Bejan Matur in London
Posted by Katherine Gallagher, 30th October 2012
Katherine Gallagher gives her thoughts after her reading with Bejan Matur at Wood Green Library in London on Thu 25 Oct, as part of our Arc Ventures Tour.
Bejan Matur - petite, dark-haired, soft-voiced, clear-eyed, intense. I hadn't met her before, had only seen her picture on the Arc website and in posters.

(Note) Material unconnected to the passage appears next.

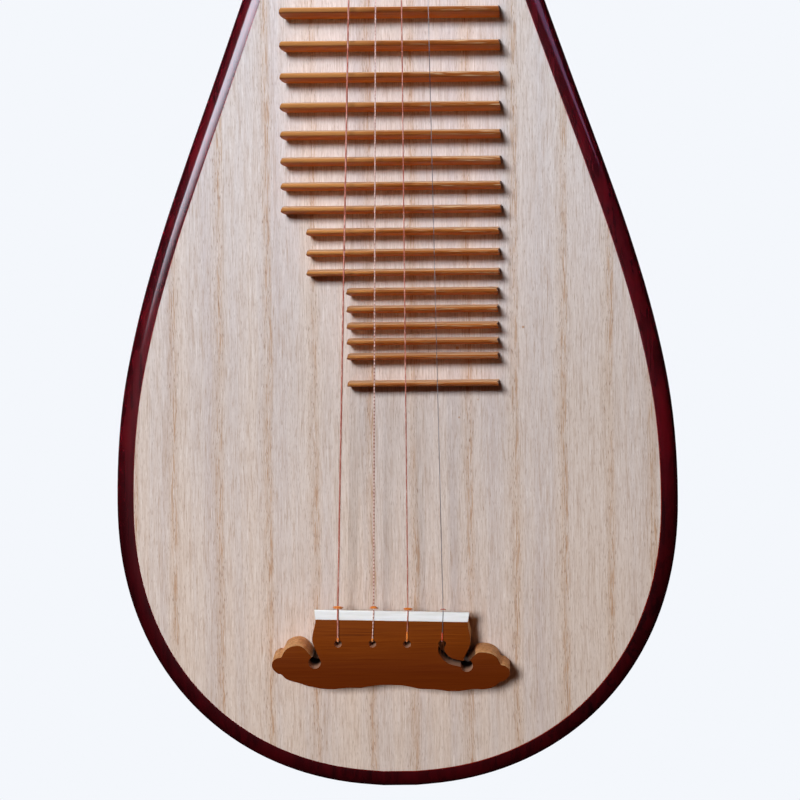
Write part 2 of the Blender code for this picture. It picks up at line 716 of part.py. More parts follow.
def build_pegbox():
    sections = [pegbox_section(PEGBOX_LENGTH * k / 12) for k in range(13)]
    pegbox = add("pegbox", tube("pegbox", sections), LACQUER)
    slot_length = PEGBOX_LENGTH - 2 * SLOT_END_WALL
    cut(pegbox, tube("slot_cutter", [slot_section(SLOT_END_WALL + slot_length * k / 10)
                                     for k in range(11)]))
    for i in range(len(PEG_STATIONS)):
        cut(pegbox, cylinder("peg_hole_%d_cutter" % (i + 1), PEG_R + PEG_CLEARANCE,
                             PEG_HOLE_LENGTH, 32),
            Matrix.Translation(peg_centre(i)) @ Matrix.Rotation(math.radians(90), 4, 'Y'))


# ---------------------------------------------------------------- pegs
PEG_STATIONS = [36 * MM, 64 * MM, 92 * MM, 120 * MM]   # along the pegbox
PEG_STRING = [0, 3, 1, 2]  # which string each peg carries, from the lowest peg
PEG_WINDING_X = [-7.5 * MM, 7.5 * MM, -3.4 * MM, 3.4 * MM]
PEG_R = 4.6 * MM
PEG_DEPTH = 1.5 * MM       # peg axis behind the spine
PEG_CLEARANCE = 0.25 * MM
PEG_HOLE_LENGTH = 60 * MM
PEG_HANDLE = 104.0 * MM
WINDING_HALF_LENGTH = 3.4 * MM
WINDING_CHAMFER = 0.3 * MM
# cap on the handle's end: (radius, height) in mm
CAP_PROFILE = [(0, 7), (3.2, 6.6), (6.0, 5.0), (7.6, 2.6), (8.6, 2.0), (9.2, 1.0),
               (9.0, 0), (0, 0)]


def peg_centre(i):
    return spine_point(PEG_STATIONS[i], 0.0, PEG_DEPTH)


def string_material(k):
    return STEEL if k == 3 else COPPER


def winding_radius(string_radius):
    return PEG_R + GAP + 2 * string_radius + 0.4 * MM


def build_peg(i):
    """Peg, its end cap and its string winding; the lowest peg's handle is on the left."""
    side = -1 if i % 2 == 0 else 1
    cheek = pegbox_half_width(PEG_STATIONS[i])
    start = cheek + 0.8 * MM                # handle starts here
    end = start + PEG_HANDLE
    profile = [(0, end), (11.2 * MM, end), (12.0 * MM, end - 2 * MM),
               (12.0 * MM, end - 7 * MM), (11.0 * MM, end - 9 * MM),
               (8.6 * MM, start + 48 * MM), (7.2 * MM, start + 14 * MM),
               (8.4 * MM, start + 10 * MM), (8.4 * MM, start + 5 * MM),
               (7.0 * MM, start + 1.5 * MM), (6.6 * MM, start), (PEG_R, start),
               (PEG_R, -cheek - 1.5 * MM), (PEG_R - 0.8 * MM, -cheek - 2.5 * MM),
               (0, -cheek - 2.5 * MM)]
    # the peg's own Z points out along its handle
    frame = (Matrix.Translation(peg_centre(i))
             @ Matrix.Rotation(math.radians(90 * side), 4, 'Y'))
    turned("peg_%d" % (i + 1), profile, frame, PEGWOOD)
    cap = [(radius, end + GAP + height) for radius, height in scaled(CAP_PROFILE)]
    turned("peg_cap_%d" % (i + 1), cap, frame, BONE)

    # turns of string round the peg, as one sleeve
    k = PEG_STRING[i]
    middle = PEG_WINDING_X[i] * side
    top, bottom = middle + WINDING_HALF_LENGTH, middle - WINDING_HALF_LENGTH
    inner, outer = PEG_R + GAP, winding_radius(STRINGS[k][2] * MM)
    ring = [(inner, top), (outer - WINDING_CHAMFER, top), (outer, top - WINDING_CHAMFER),
            (outer, bottom + WINDING_CHAMFER), (outer - WINDING_CHAMFER, bottom),
            (inner, bottom)]
    turned("string_winding_%d" % (k + 1), ring, frame, string_material(k))


# ---------------------------------------------------------------- head finial
# right half of the outline: (x, height above the pegbox) in mm
HEAD = [(0, 62), (8, 60.5), (13, 55), (15.5, 49.5), (22, 49), (28.5, 44.5), (31, 37),
        (28, 29.5), (22.5, 25.5), (25.5, 20), (24, 12.5), (18.5, 8), (15.6, 3.5), (15.0, 0)]
HEAD_HALF_DEPTH = 9.0 * MM
INLAY_HEIGHT = 36 * MM
INLAY_R = 10.0 * MM
INLAY_DEPTH = 3.2 * MM
INLAY_PROUD = 0.5 * MM     # how far the inlay stands out of the head


def build_head():
    """Flat finial on the pegbox, with a round inlay let into its front."""
    centre, lean = spine(PEGBOX_LENGTH + GAP)
    frame = Matrix.Translation(centre) @ Matrix.Rotation(-lean, 4, 'X')
    head = add("head_finial", plate("head_finial", [scaled(mirrored(spline(HEAD, 3)))],
                                    -HEAD_HALF_DEPTH, HEAD_HALF_DEPTH, frame), LACQUER)

    def inlay_frame(y):
        return frame @ Matrix.Translation((0, y, INLAY_HEIGHT)) @ QUARTER_X

    socket = INLAY_DEPTH - INLAY_PROUD + GAP
    cut(head, cylinder("inlay_cutter", INLAY_R + GAP, 2 * socket, 32),
        inlay_frame(-HEAD_HALF_DEPTH))
    add("finial_inlay", cylinder("finial_inlay", INLAY_R, INLAY_DEPTH, 32), BONE,
        inlay_frame(-HEAD_HALF_DEPTH - INLAY_PROUD + INLAY_DEPTH / 2))


# ---------------------------------------------------------------- strings
SADDLE_CREST = 20.9 * MM   # where the strings cross the saddle, above BRIDGE_Z
STRING_END_HEIGHT = 12 * MM  # the strings end this far above the soundboard, in the holes


def build_string(k):
    """String from its peg over nut and saddle down into its hole."""
    x_saddle, x_nut, radius = (size * MM for size in STRINGS[k])
    x_hole, z_hole = (place * MM for place in STRING_HOLES[k])
    peg = PEG_STRING.index(k)
    centre = peg_centre(peg)
    y_nut = FRONT_Y - GAP - NUT_TOP - radius - GAP
    y_saddle = FRONT_Y - SADDLE_TOP - radius - GAP
    z_saddle = BRIDGE_Z + SADDLE_CREST - (x_saddle - BRIDGE_X) * math.sin(BRIDGE_TILT)

    # the string meets its peg as a tangent to the front of the winding
    clear = winding_radius(radius) + radius + GAP
    nut = Vector((y_nut, NUT_Z))
    to_peg = Vector((centre.y, centre.z)) - nut
    angle = math.atan2(to_peg.x, to_peg.y) - math.asin(clear / to_peg.length)
    run = math.sqrt(to_peg.length ** 2 - clear ** 2)
    end = nut + Vector((math.sin(angle), math.cos(angle))) * run
    x_end = PEG_WINDING_X[peg]
    past_nut = 0.02                         # share of the way from the nut to the peg

    places = [(x_end, end.x, end.y),
              (x_nut + (x_end - x_nut) * past_nut, y_nut + (end.x - y_nut) * past_nut,
               NUT_Z + (end.y - NUT_Z) * past_nut + 0.4 * MM),
              (x_nut, y_nut, NUT_Z),
              (x_saddle, y_saddle, z_saddle),
              (x_hole, y_saddle, z_hole + 1.3 * MM),
              (x_hole, y_saddle + 2.5 * MM, z_hole + 0.8 * MM),
              (x_hole, FRONT_Y - STRING_END_HEIGHT, z_hole + 0.2 * MM)]
    name = "string_%d" % (k + 1)
    curve = bpy.data.curves.new(name, 'CURVE')
    curve.dimensions = '3D'
    curve.bevel_depth = radius
    curve.bevel_resolution = 2
    curve.use_fill_caps = True
    add_spline(curve, places)
    smooth(add(name, curve_to_mesh(name, curve), string_material(k)), 60)


# ---------------------------------------------------------------- assembly
build_back_shell()
build_soundboard()
for i, (z, depth) in enumerate(BRACES, 1):
    build_brace(i, z * MM, depth * MM)
for i, (x, z) in enumerate(SOUND_POSTS, 1):
    build_sound_post(i, x * MM, z * MM)
for i, step in enumerate(PIN_STEPS, 1):
    build_pin(i, step)
for i, step in enumerate(XIANG_STEPS, 1):
    build_xiang(i, step)
build_phoenix_pillow()
build_nut()
build_bridge()
build_saddle()
build_pegbox()
for i in range(len(PEG_STATIONS)):
    build_peg(i)
build_head()
for k in range(len(STRINGS)):
    build_string(k)
bpy.context.view_layer.update()
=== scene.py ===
"""Looks of the pipa: fine meshes, procedural materials, studio and camera.

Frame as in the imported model: metres, strings along +Z, soundboard facing -Y.
"""
import json
import math

import bmesh
import bpy
from mathutils import Matrix, Vector, noise

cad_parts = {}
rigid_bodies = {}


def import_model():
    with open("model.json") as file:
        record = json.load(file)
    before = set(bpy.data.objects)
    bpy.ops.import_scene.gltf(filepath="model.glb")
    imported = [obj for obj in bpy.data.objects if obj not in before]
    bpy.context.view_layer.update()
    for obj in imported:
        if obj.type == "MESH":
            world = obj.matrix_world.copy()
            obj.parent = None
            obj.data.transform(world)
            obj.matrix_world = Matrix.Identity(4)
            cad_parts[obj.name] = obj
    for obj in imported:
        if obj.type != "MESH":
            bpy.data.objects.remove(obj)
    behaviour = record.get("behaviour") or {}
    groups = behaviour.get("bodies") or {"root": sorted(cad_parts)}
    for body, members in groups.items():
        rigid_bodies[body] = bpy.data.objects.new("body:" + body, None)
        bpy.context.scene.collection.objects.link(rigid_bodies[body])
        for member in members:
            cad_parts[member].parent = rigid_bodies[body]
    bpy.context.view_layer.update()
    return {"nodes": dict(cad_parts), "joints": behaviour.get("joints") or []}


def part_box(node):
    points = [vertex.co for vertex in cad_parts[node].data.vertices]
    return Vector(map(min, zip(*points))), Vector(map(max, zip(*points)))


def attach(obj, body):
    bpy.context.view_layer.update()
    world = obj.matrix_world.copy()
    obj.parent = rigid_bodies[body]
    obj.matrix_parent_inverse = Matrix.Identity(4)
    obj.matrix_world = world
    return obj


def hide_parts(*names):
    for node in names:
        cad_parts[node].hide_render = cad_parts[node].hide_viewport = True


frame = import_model()
JOINTS = {j["child"]: j for j in frame["joints"]}

MM = 0.001
scene = bpy.context.scene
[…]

She begins her reading with a resumé of her early life, born of an Alevi Kurdish family in 1968 in South-east Turkey. She remarks how this Anatolian background has marked her forever, marked her poetry, and stayed with her as has the year she spent in prison. She mentions this last in passing - stated as part of the introduction to her reading from her second book, How Abraham Abandoned Me, recently published in bilingual edition by Arc Publications. As she reads, her poetry gathers a lyrical intensity, effects echoed by Angela Jarman in Ruth Christie's superb translations.
Matur's book is described as a philosophical pilgrimage in the Anatolian desert, a collection rich in landscape and Islamic iconography - and it is this narrative that is combed through with her ideas. It is no surprise to hear that she devotes all her time to writing poetry alongside political activism, contributing to newspapers, writing on Kurdish politics, Armenian and women's issues.
Later, during questions, the discussion turns to the role and value of translation; we celebrate it, know that our increasingly global world depends on it.